The paper presents AdaHuman, a novel framework designed for high-fidelity 3D avatar generation from a single image. The framework significantly advances current methodologies by addressing several limitations associated with existing image-to-3D avatar generation approaches. The core of the AdaHuman framework is composed of two pivotal innovations: a pose-conditioned 3D joint diffusion model and a compositional 3D Gaussian Splats (3DGS) refinement module. Together, these components substantially improve the quality, pose-variability, and animation-readiness of generated 3D avatars.

The framework employs a diffusion-based generation process, more specifically a pose-conditioned joint 3D diffusion model that simultaneously performs multi-view image synthesis and 3D reconstruction for arbitrary poses.
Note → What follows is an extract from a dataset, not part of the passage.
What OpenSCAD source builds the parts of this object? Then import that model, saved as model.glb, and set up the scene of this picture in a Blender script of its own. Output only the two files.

This is achieved by conditioning the diffusion process on the desired pose, thus enabling the generation of animatable avatars in a standardized A-pose. This innovation not only resolves issues with self-occlusion but also enhances the avatar’s readiness for rigging and animation using any motion input.
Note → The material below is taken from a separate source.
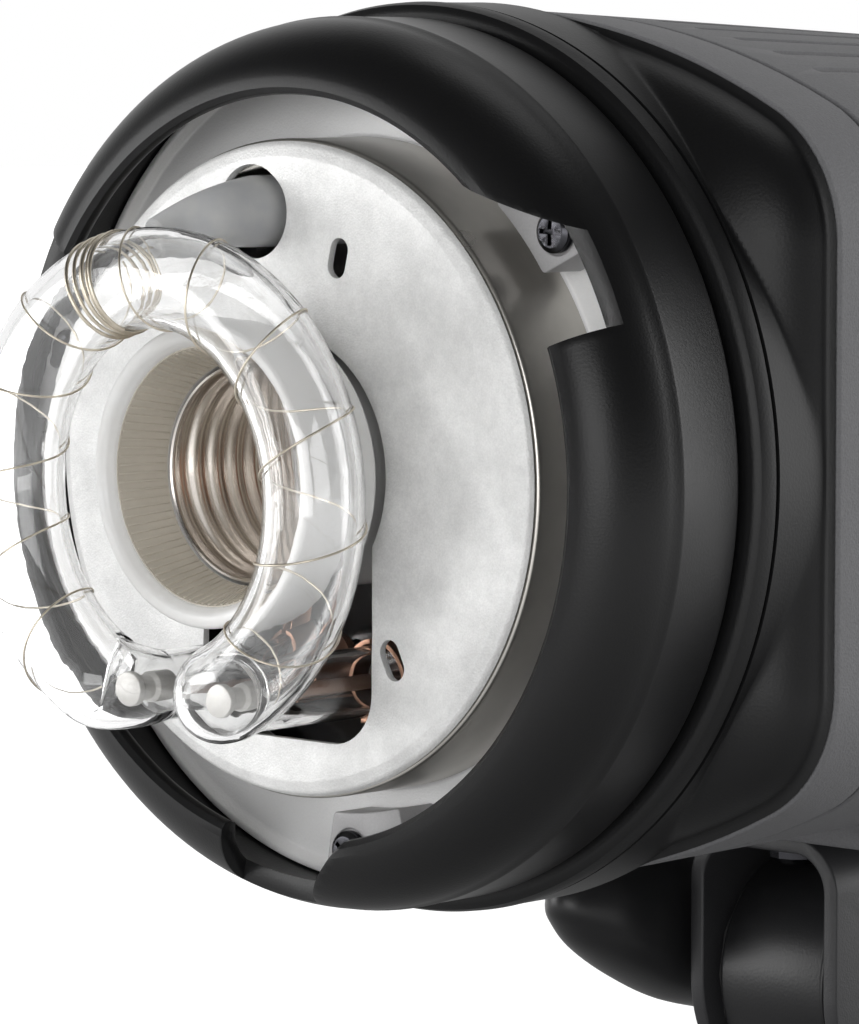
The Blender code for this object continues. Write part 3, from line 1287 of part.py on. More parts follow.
def make_fan(floor):
    half = FAN_SIZE / 2
    centre = (0, floor + half)
    frame = flat_piece([rounded_rectangle(half, half, 0.004, 3, centre), circle(half - 0.0015, centre, 40)], FAN_THICKNESS)
    moved(frame, (0, FAN_Y + FAN_THICKNESS / 2, 0))
    frame = add_object("fan_frame", frame, BLACK_PLASTIC, FLASH_AXIS)
    bar = 0.0020
    back = FAN_Y + FAN_THICKNESS - bar / 2
    join(frame, block((FAN_SIZE - 0.001, bar, 0.004), (0, back, centre[1])))
    join(frame, block((0.004, bar, FAN_SIZE - 0.001), (0, back, centre[1])))
    depth = FAN_THICKNESS - bar - 3 * GAP
    hub = disc(FAN_HUB_RADIUS, 0, depth, 24)
    rotor = add_object("fan_rotor", hub, BLACK_PLASTIC, FLASH_AXIS, (0, FAN_Y + GAP, centre[1]))
    blade_tip = half - 0.0015 - 0.0012
    for i in range(FAN_BLADES):
        blade = block((blade_tip - FAN_HUB_RADIUS + 0.003, 0.0012, depth * 1.05), (0, 0, 0))
        blade.transform(Matrix.Rotation(radians(52), 4, "X"))
        blade.transform(Matrix.Translation(((blade_tip + FAN_HUB_RADIUS - 0.003) / 2, depth / 2, 0)))
        blade.transform(Matrix.Rotation(math.tau * i / FAN_BLADES, 4, "Y"))
        join(rotor, blade)


def make_bracket_fork():
    """A steel strip bent to a fork: its web under the case, its ears either side of the barrel."""
    outer = EAR_GAP_HALF + FORK_STEEL
    drop = FLASH_ABOVE_TILT + EAR_RADIUS
    inner_bend = FORK_BEND - FORK_STEEL
    top = FORK_TOP_Z
    right = [(outer, -drop)]
    right += [(outer - FORK_BEND * (1 - math.cos(radians(a))), top - FORK_BEND * (1 - math.sin(radians(a)))) for a in range(0, 91, 15)]
    left = [(-x, z) for x, z in reversed(right)]
    inside = []
    for a in range(90, -1, -15):
        x = EAR_GAP_HALF - inner_bend * (1 - math.cos(radians(a)))
        inside.append((-x, top - FORK_STEEL - inner_bend * (1 - math.sin(radians(a)))))
    inside.append((-EAR_GAP_HALF, -drop))
    inside_left = list(reversed(inside))
    inside_right = [(-x, z) for x, z in inside]
    outline = right + left + inside_left + inside_right
    fork = flat_piece([outline], 2 * EAR_RADIUS)
    fork = add_object("bracket_fork", moved(fork, (0, LIP_AHEAD_OF_TILT, 0)), BLACK_PAINT, FLASH_AXIS)
    ear = [(EAR_RADIUS + CUT, top + CUT + FLASH_ABOVE_TILT), (-EAR_RADIUS - CUT, top + CUT + FLASH_ABOVE_TILT)]
    ear += [polar(EAR_RADIUS, a) for a in range(180, 361, 12)]
    shape = [(LIP_AHEAD_OF_TILT + y, z - FLASH_ABOVE_TILT) for y, z in ear]
    boolean(fork, flat_piece([shape], 4 * outer, FACING_SIDE), "INTERSECT")
    bore = disc(BOLT_RADIUS + GAP, -2 * outer, 2 * outer, 20, ALONG_X)
    cut(fork, moved(bore, (0, LIP_AHEAD_OF_TILT, -FLASH_ABOVE_TILT)))
    for y in bracket_screw_places():
        hole = disc(BRACKET_SCREW_RADIUS + SCREW_FIT, 0, FORK_STEEL + 2 * CUT, 12, Matrix.Identity(4))
        cut(fork, moved(hole, (0, y, FORK_TOP_Z - FORK_STEEL - CUT)))


def make_bracket_screws():
    for i, y in enumerate(bracket_screw_places()):
        under = FORK_TOP_Z - FORK_STEEL - GAP
        screw = turned([
            (0, under + FORK_STEEL + BRACKET_SCREW_GRIP),
            (BRACKET_SCREW_RADIUS, under + FORK_STEEL + BRACKET_SCREW_GRIP),
            (BRACKET_SCREW_RADIUS, under),
            (BRACKET_SCREW_HEAD, under),
            (BRACKET_SCREW_HEAD, under - BRACKET_SCREW_HEAD_HEIGHT * 0.6),
            (BRACKET_SCREW_HEAD * 0.7, under - BRACKET_SCREW_HEAD_HEIGHT),
            (0, under - BRACKET_SCREW_HEAD_HEIGHT),
        ], 12, Matrix.Identity(4))
        add_object(f"bracket_screw_{i + 1}", moved(screw, (0, y, 0)), DARK_STEEL, FLASH_AXIS)


def make_tilt_bolt():
    """The tilt pivot: a hex head outside one ear and a shank to the lever outside the other."""
    ear_face = EAR_GAP_HALF + FORK_STEEL + GAP
    shank = disc(BOLT_RADIUS, -BOLT_END, ear_face + CUT, 20, ALONG_X)
    bolt = add_object("tilt_bolt", shank, STEEL, TILT_AXIS)
    head = disc(BOLT_HEAD_RADIUS, ear_face, ear_face + BOLT_HEAD_HEIGHT, 6, ALONG_X)
    join(bolt, head)
    for i, side in enumerate((-1, 1)):
        inner = BOLT_RADIUS + GAP
        start = EAR_GAP_HALF - GAP - WASHER_THICKNESS
        end = EAR_GAP_HALF - GAP
        washer = turned([(inner, start), (WASHER_RADIUS, start), (WASHER_RADIUS, end), (inner, end)], SMALL, ALONG_X, True)
        if side < 0:
            washer.transform(Matrix.Rotation(math.pi, 4, "Z"))
        add_object(f"friction_washer_{i + 1}", washer, RUBBER, TILT_AXIS)


def make_tilt_lever():
    """Clamp lever on the tilt bolt: a collar, a hub and a paddle that points forward."""
    ear_face = -(EAR_GAP_HALF + FORK_STEEL + GAP)
    outline = []
    for i in range(13):
        outline.append(polar(LEVER_HUB_RADIUS, -106 + 212 * i / 12))
    for i in range(5):
        x, z = polar(LEVER_TIP_RADIUS, 106 + 148 * i / 4)
        outline.append((x - LEVER_REACH, z))
    outline = tilted(outline, -LEVER_RISE, (0, 0))
    paddle = moved(flat_piece([outline], LEVER_THICKNESS, FACING_SIDE), (ear_face - LEVER_COLLAR - LEVER_THICKNESS / 2, 0, 0))
    lever = soften(add_object("tilt_lever", paddle, BLACK_PLASTIC, TILT_AXIS), LEVER_EDGE, 2, 60)
    collar = disc(LEVER_COLLAR_RADIUS, ear_face - LEVER_COLLAR - 0.003, ear_face, SMALL, ALONG_X)
    join(lever, collar)
    cut(lever, disc(BOLT_RADIUS + GAP, -BOLT_END - GAP, ear_face + CUT, 20, ALONG_X))


def make_stand_adapter():
    """Casting with the spigot socket below, the umbrella bore across it and the hinge barrel above."""
    bore = SPIGOT_DIAMETER / 2 + SPIGOT_FIT / 2
    column_top = UMBRELLA_HEIGHT - 0.0065
    rim = 0.0010
    column = turned([
        (0, column_top),
        (SOCKET_RADIUS - 0.002, column_top),
        (SOCKET_RADIUS, column_top - 0.003),
        (SOCKET_RADIUS, rim),
        (SOCKET_RADIUS - rim, 0),
        (bore, 0),
        (bore, SOCKET_DEPTH),
        (0, SOCKET_DEPTH),
    ], MEDIUM, Matrix.Identity(4))
    adapter = add_object("stand_adapter", column, CAST_METAL)
    half = EAR_GAP_HALF - WASHER_THICKNESS - 2 * GAP
    neck_bottom = column_top - 0.003
    neck_height = TILT_HEIGHT - neck_bottom
    neck = block((2 * half, 2 * NECK_DEPTH_HALF, neck_height), (0, 0, neck_bottom + neck_height / 2), 0.0015, 1)
    join(adapter, neck)
    barrel = disc(BARREL_RADIUS, -half, half, MEDIUM, ALONG_X)
    join(adapter, moved(barrel, (0, 0, TILT_HEIGHT)))
    lock_boss = disc(LOCK_BOSS_RADIUS, 0.010, LOCK_BOSS_REACH, 24, ALONG_X)
    join(adapter, moved(lock_boss, (0, 0, LOCK_HEIGHT)))
    small_boss = disc(UMBRELLA_BOSS_RADIUS, 0.006, UMBRELLA_BOSS_REACH, 16, ALONG_X)
    join(adapter, moved(small_boss, (0, 0, UMBRELLA_HEIGHT)))
    pivot = disc(BOLT_RADIUS + GAP, -2 * half, 2 * half, 20, ALONG_X)
    cut(adapter, moved(pivot, (0, 0, TILT_HEIGHT)))
    umbrella = disc(UMBRELLA_BORE_RADIUS, -2 * SOCKET_RADIUS, 2 * SOCKET_RADIUS, 24)
    cut(adapter, moved(umbrella, (0, 0, UMBRELLA_HEIGHT)))
    lock_hole = disc(LOCK_SCREW_RADIUS + SCREW_FIT, 0.002, LOCK_BOSS_REACH + CUT, 16, ALONG_X)
    cut(adapter, moved(lock_hole, (0, 0, LOCK_HEIGHT)))
    small_hole = disc(UMBRELLA_SCREW_RADIUS + SCREW_FIT, 0, UMBRELLA_BOSS_REACH + CUT, 12, ALONG_X)
    cut(adapter, moved(small_hole, (0, 0, UMBRELLA_HEIGHT)))


def make_stand_lock():
    """Lobed knob with its screw through the boss to the spigot."""
    start = LOCK_BOSS_REACH + GAP
    outline = []
    steps = LOCK_KNOB_LOBES * 6
    for i in range(steps):
        wave = LOCK_KNOB_WAVE * math.cos(math.tau * LOCK_KNOB_LOBES * i / steps)
        outline.append(polar(LOCK_KNOB_RADIUS - LOCK_KNOB_WAVE + wave, 360 * i / steps))
    end = start + LOCK_KNOB_LENGTH
    rings = []
    for x, scale in ((start, 0.82), (start + 0.002, 1.0), (end - 0.002, 1.0), (end, 0.84)):
        rings.append([(x, y * scale, z * scale) for y, z in outline])
    knob = add_object("stand_lock", lofted(rings), BLACK_PLASTIC, None, (0, 0, LOCK_HEIGHT))
    tip = SPIGOT_DIAMETER / 2 + SPIGOT_FIT
    join(knob, disc(LOCK_SCREW_RADIUS, tip, start + CUT, 16, ALONG_X))


def make_umbrella_lock():
    start = UMBRELLA_BOSS_REACH + GAP * 2
    end = start + UMBRELLA_KNOB_LENGTH
    knob = turned([
        (0, end),
        (UMBRELLA_KNOB_RADIUS - 0.001, end),
        (UMBRELLA_KNOB_RADIUS, end - 0.001),
        (UMBRELLA_KNOB_RADIUS, start + 0.002),
        (UMBRELLA_KNOB_RADIUS - 0.002, start),
        (UMBRELLA_SCREW_RADIUS, start),
        (UMBRELLA_SCREW_RADIUS, UMBRELLA_BORE_RADIUS + 0.001),
        (0, UMBRELLA_BORE_RADIUS + 0.001),
    ], SMALL, ALONG_X)
    add_object("umbrella_lock", knob, BLACK_PLASTIC, None, (0, 0, UMBRELLA_HEIGHT))


make_mount_ring()
make_ring_tabs()
make_reflector_can()
make_reflector_plate()
make_flash_tube()
make_trigger_sleeve()
make_trigger_wires()
make_lamp_holder()
make_carrier_plate()
make_front_shroud()
make_release()
make_front_bezel()
make_upper_cover()
make_lower_cover()
make_rear_panel()
make_rear_handle()
make_window()
make_dial()
make_buttons()
make_inlet()
make_switch()
make_fuse_holder()
make_jack_and_sensor()
make_electronics()
make_bracket_fork()
make_bracket_screws()
make_tilt_bolt()
make_tilt_lever()
make_stand_adapter()
make_stand_lock()
make_umbrella_lock()
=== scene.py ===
import math

import bmesh
import bpy
from mathutils import Matrix, Vector, noise


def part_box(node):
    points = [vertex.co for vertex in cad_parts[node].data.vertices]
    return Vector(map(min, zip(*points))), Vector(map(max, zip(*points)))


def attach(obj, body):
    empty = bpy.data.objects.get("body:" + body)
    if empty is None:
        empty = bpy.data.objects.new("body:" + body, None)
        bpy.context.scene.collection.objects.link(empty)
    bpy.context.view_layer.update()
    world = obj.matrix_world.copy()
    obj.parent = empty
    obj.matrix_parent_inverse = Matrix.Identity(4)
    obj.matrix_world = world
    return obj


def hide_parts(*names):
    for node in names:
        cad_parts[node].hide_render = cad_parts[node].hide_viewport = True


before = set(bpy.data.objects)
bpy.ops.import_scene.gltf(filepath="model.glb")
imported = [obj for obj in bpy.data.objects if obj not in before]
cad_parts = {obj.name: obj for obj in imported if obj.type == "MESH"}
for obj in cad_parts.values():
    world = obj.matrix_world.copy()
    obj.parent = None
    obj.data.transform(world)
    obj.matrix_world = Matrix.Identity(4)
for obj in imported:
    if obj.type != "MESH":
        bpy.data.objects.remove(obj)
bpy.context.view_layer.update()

# The flash axis runs along +Y through the ring; its zero is the ring's lip
RING_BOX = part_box("mount_ring")
FLASH = Vector((0.0, RING_BOX[0][1], (RING_BOX[0][2] + RING_BOX[1][2]) / 2))
TILT = Vector((0.0, 0.0, 0.072))

# Camera, fitted to the photograph's ring, plate and tube
VIEW_AZIMUTH = 43.13
VIEW_ELEVATION = 5.14
VIEW_DISTANCE = 0.700
VIEW_ACROSS = 0.01957
VIEW_UP = -0.00555
FOCAL_PIXELS = 5256
PICTURE_HEIGHT = 1024
SENSOR = 36.0
# The side that gloss sees dark
DARK_SIDE = (0.68, -0.73, 0.10)

# Accessory ring
LIP_RADIUS = 0.0500
RING_RADIUS = 0.0602
RING_WALL = 0.0027
RING_SHOULDER_Y = 0.0115
RING_BACK_Y = 0.0228
RING_FLOOR_Y = 0.0178
RING_BORE_RADIUS = 0.0465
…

A vital aspect of AdaHuman is the compositional 3DGS refinement module, which delivers detailed avatars through a dual-phase process. Initially, it refines individual body component images using the generated 3DGS avatars. The subsequent phase integrates these components employing a novel crop-aware camera ray map that ensures cohesion, while a visibility-aware composition scheme intelligently merges the reconstructed partial 3DGS, enhancing detail and eliminating floating artifacts.

The evaluation of AdaHuman underscores its superiority over state-of-the-art methods in avatar reconstruction and reposing tasks. On public benchmarks, it outperforms competitors in both fidelity and adaptability to novel poses. Particularly noteworthy is its ability to generate multi-view avatars with consistent high-quality detailing, enabled by the integration of 3D reconstruction at each step of the diffusion process.

The implications of AdaHuman extend beyond current practical applications like gaming, animation, and virtual reality, holding potential to influence future AI systems in domains such as virtual try-ons and telepresence. The framework's provision to synthesize avatars with minimal data inputs effectively demonstrates the robustness necessary for broader real-world deployment. Additionally, the innovation in utilizing Gaussian Splats for refined avatar detailing could prompt research towards more efficient and detail-preserving 3D representations.

Though AdaHuman achieves remarkable results, there remains room for enhancement, especially in terms of computational efficiency and resolution of finer detailing in certain complex scenarios. Future research could focus on refining compositional strategies to handle varied occlusions dynamically and explore the integration of simulation-based methods to handle facial expressions and non-rigid motion more intricately.

Overall, the AdaHuman framework introduces substantial improvements to the domain of 3D avatar generation, offering a significant step towards highly detailed and animatable avatar creation from limited visual inputs. It lays foundational work that future explorations into 3D synthesis and animation can effectively build upon.